If you prefer to use your own mount, then the monitor does have a VESA 100 option. While I do use an Ergotron normally, I opted to just use the stand. The stand itself, it quite large and wide, which is understandable due to the size of the screen. It feels very sturdy, and there is no wobble. Adjusting the height and tilt is very easy and it took no time to get a comfortable position to use it.

The Z35 resolution of 2560×1080 with an aspect ratio of 21:9 on a 35” monitor is slightly unusual for my tastes. It does look amazing, but the resolution is comparatively low compared some the growing trend in monitors. Windows icons are quite large and you don’t get as much screen real estate as you might expect. It is a big jump up from using FHD/1080P though, and it works great for long periods of office work. Whereas 4K can sometimes be tricky for regular office work as you have to mess around with scaling.

The low-ish resolution does mean individual pixels can be visible at times and some may find the anti-glare coating bad for picture quality, though I find it great for usability.

Obviously this is not designed for office work, and it really comes into its own for gaming. The 2560×1080 resolution means Acer has been able to push the refresh rate up to 200Hz. This will be particularly useful for competitive FPS players where high resolution is less important than high refresh rates.

Overclocking the monitor is a breeze, you can do it directly in the monitor settings, rather than having to fiddle around with windows programs.

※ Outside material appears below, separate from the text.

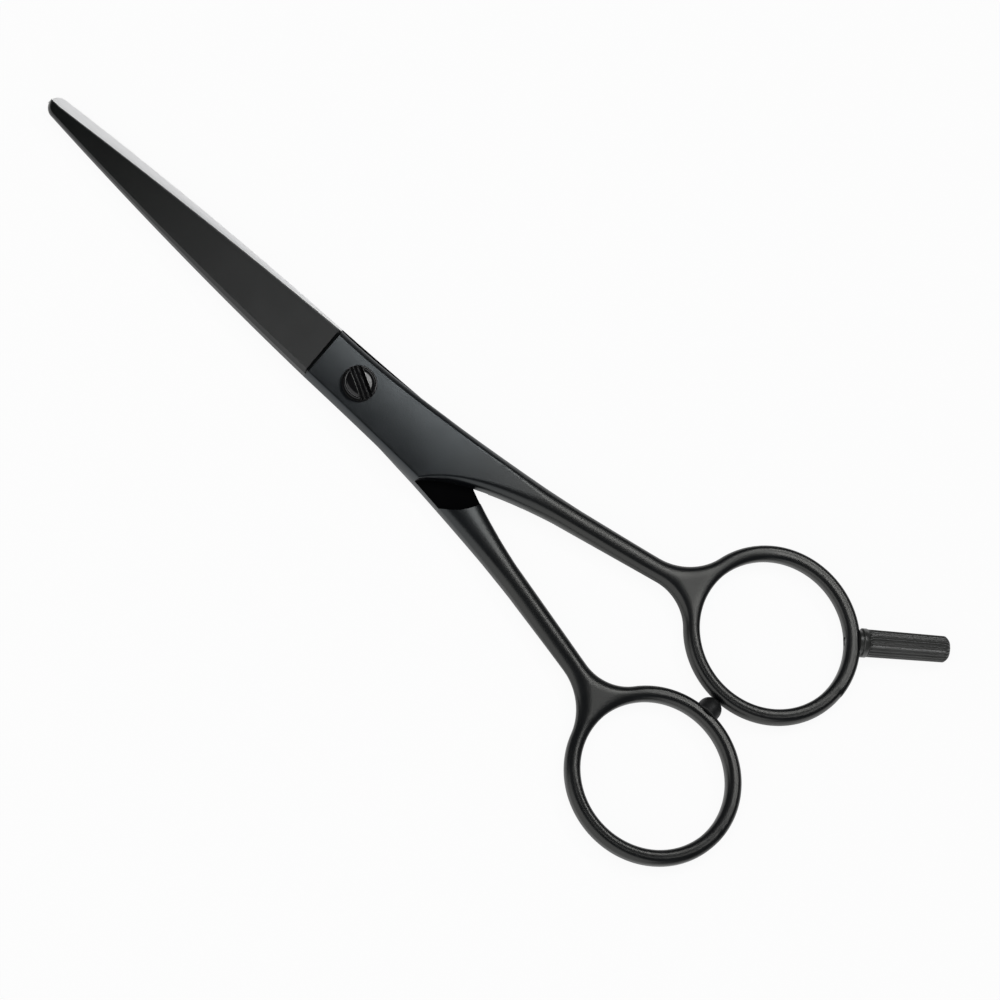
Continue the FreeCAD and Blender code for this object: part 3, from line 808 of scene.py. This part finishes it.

Unfortunately, I only have an AMD card to use so can’t comment on G-Sync, but gaming on a screen with such a high refresh rate is great everything on the Z35 is silkier than you’ve probably ever experienced.

There is a bit of an issue with 21:9 support in gaming. I noticed straight away that Metal Gear Solid does not support it out of the box and you need to mess around with hex editing and patches.

The biggest issue here is the cost of the monitor itself, it currently retails for £690 on Overclockers which is more than most people would spend on an entire PC. However, this is not a monitor aimed at regular users, you need a reasonably powerful PC just to run games at the refresh rates this can do, but then at this price how many people want a screen that can only do 2560×1080?

It’s not that Acer is over charging for this monitor, BenQ has the XR3501 which is the same resolution, lower refresh rate (144Hz) and no G-Sync, but charge more.  For around £70 more you could get an Acer 32″ XB321HK which is 4K, but then you obviously sacrifice the refresh rate. Or there is the Acer XB271HU for £100 less, with 2560×1440 but you lose the ultra-wide.

Personally, while I think ultra-wide looks amazing, and certainly has the wow factor, unless you are a serious FPS player the Acer Predator XB271HU is a more logical choice for your average gamer. You get more screen real estate, better game compatibility and a lower price point. If you have the cash and still want that ultra-wide wow factor, then the Acer X34A could be a better choice for some as it has a better resolution, sacrificing the refresh rate (100Hz) though you get hit with an additional £200.

Overall, what this monitor does, it does amazingly well. The issues with it are really due to the range of option on the market and the limitations of connectivity options which limit the refresh rate or resolution. At the moment there is not really any monitor available on the market that has this specification, so if it fits your needs, then you will no doubt be extremely happy with it.